━━━━━ Provided records ━━━━━

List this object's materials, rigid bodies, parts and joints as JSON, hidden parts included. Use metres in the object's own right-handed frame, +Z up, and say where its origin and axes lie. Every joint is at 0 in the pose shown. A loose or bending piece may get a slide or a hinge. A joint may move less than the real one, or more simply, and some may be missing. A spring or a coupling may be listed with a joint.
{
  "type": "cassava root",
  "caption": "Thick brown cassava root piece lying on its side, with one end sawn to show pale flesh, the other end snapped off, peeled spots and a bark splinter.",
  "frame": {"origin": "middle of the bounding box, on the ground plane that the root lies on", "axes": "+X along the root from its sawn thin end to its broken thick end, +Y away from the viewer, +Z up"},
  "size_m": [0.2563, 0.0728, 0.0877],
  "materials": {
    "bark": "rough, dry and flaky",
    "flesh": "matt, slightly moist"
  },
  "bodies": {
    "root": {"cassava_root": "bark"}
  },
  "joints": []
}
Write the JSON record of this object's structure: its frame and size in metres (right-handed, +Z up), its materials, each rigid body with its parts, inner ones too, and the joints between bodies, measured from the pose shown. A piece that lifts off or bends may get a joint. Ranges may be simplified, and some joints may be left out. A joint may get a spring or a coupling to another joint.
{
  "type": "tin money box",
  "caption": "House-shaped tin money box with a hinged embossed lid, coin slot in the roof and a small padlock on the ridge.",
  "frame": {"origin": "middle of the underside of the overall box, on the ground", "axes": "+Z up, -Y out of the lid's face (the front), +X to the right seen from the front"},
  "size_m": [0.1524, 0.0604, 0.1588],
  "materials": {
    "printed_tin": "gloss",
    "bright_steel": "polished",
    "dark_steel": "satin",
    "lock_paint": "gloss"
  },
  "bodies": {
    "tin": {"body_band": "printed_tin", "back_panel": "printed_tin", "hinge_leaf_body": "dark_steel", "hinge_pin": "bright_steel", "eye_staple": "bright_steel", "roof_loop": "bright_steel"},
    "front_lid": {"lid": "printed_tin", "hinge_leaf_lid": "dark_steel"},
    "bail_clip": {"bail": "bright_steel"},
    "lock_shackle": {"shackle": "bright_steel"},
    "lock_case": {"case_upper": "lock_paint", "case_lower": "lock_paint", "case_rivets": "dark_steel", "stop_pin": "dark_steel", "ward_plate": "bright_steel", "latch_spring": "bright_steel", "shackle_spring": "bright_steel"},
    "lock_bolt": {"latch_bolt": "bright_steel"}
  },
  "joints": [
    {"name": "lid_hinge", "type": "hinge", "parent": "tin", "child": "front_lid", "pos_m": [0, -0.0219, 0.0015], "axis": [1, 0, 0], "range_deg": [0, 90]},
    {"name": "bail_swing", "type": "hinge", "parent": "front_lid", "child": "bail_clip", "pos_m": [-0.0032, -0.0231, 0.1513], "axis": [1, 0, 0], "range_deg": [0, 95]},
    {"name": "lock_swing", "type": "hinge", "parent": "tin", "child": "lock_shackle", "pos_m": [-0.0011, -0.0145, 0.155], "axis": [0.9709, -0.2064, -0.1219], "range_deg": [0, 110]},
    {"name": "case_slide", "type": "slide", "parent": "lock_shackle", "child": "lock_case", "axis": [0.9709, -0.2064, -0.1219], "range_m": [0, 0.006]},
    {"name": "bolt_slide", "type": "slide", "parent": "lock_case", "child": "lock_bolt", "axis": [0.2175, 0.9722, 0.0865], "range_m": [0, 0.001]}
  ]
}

━━━━━

→ Directions for this task
Repeat each entry word for word.

→ Expected answer
List this object's materials, rigid bodies, parts and joints as JSON, hidden parts included. Use metres in the object's own right-handed frame, +Z up, and say where its origin and axes lie. Every joint is at 0 in the pose shown. A loose or bending piece may get a slide or a hinge. A joint may move less than the real one, or more simply, and some may be missing. A spring or a coupling may be listed with a joint.
{
  "type": "cassava root",
  "caption": "Thick brown cassava root piece lying on its side, with one end sawn to show pale flesh, the other end snapped off, peeled spots and a bark splinter.",
  "frame": {"origin": "middle of the bounding box, on the ground plane that the root lies on", "axes": "+X along the root from its sawn thin end to its broken thick end, +Y away from the viewer, +Z up"},
  "size_m": [0.2563, 0.0728, 0.0877],
  "materials": {
    "bark": "rough, dry and flaky",
    "flesh": "matt, slightly moist"
  },
  "bodies": {
    "root": {"cassava_root": "bark"}
  },
  "joints": []
}
Write the JSON record of this object's structure: its frame and size in metres (right-handed, +Z up), its materials, each rigid body with its parts, inner ones too, and the joints between bodies, measured from the pose shown. A piece that lifts off or bends may get a joint. Ranges may be simplified, and some joints may be left out. A joint may get a spring or a coupling to another joint.
{
  "type": "tin money box",
  "caption": "House-shaped tin money box with a hinged embossed lid, coin slot in the roof and a small padlock on the ridge.",
  "frame": {"origin": "middle of the underside of the overall box, on the ground", "axes": "+Z up, -Y out of the lid's face (the front), +X to the right seen from the front"},
  "size_m": [0.1524, 0.0604, 0.1588],
  "materials": {
    "printed_tin": "gloss",
    "bright_steel": "polished",
    "dark_steel": "satin",
    "lock_paint": "gloss"
  },
  "bodies": {
    "tin": {"body_band": "printed_tin", "back_panel": "printed_tin", "hinge_leaf_body": "dark_steel", "hinge_pin": "bright_steel", "eye_staple": "bright_steel", "roof_loop": "bright_steel"},
    "front_lid": {"lid": "printed_tin", "hinge_leaf_lid": "dark_steel"},
    "bail_clip": {"bail": "bright_steel"},
    "lock_shackle": {"shackle": "bright_steel"},
    "lock_case": {"case_upper": "lock_paint", "case_lower": "lock_paint", "case_rivets": "dark_steel", "stop_pin": "dark_steel", "ward_plate": "bright_steel", "latch_spring": "bright_steel", "shackle_spring": "bright_steel"},
    "lock_bolt": {"latch_bolt": "bright_steel"}
  },
  "joints": [
    {"name": "lid_hinge", "type": "hinge", "parent": "tin", "child": "front_lid", "pos_m": [0, -0.0219, 0.0015], "axis": [1, 0, 0], "range_deg": [0, 90]},
    {"name": "bail_swing", "type": "hinge", "parent": "front_lid", "child": "bail_clip", "pos_m": [-0.0032, -0.0231, 0.1513], "axis": [1, 0, 0], "range_deg": [0, 95]},
    {"name": "lock_swing", "type": "hinge", "parent": "tin", "child": "lock_shackle", "pos_m": [-0.0011, -0.0145, 0.155], "axis": [0.9709, -0.2064, -0.1219], "range_deg": [0, 110]},
    {"name": "case_slide", "type": "slide", "parent": "lock_shackle", "child": "lock_case", "axis": [0.9709, -0.2064, -0.1219], "range_m": [0, 0.006]},
    {"name": "bolt_slide", "type": "slide", "parent": "lock_case", "child": "lock_bolt", "axis": [0.2175, 0.9722, 0.0865], "range_m": [0, 0.001]}
  ]
}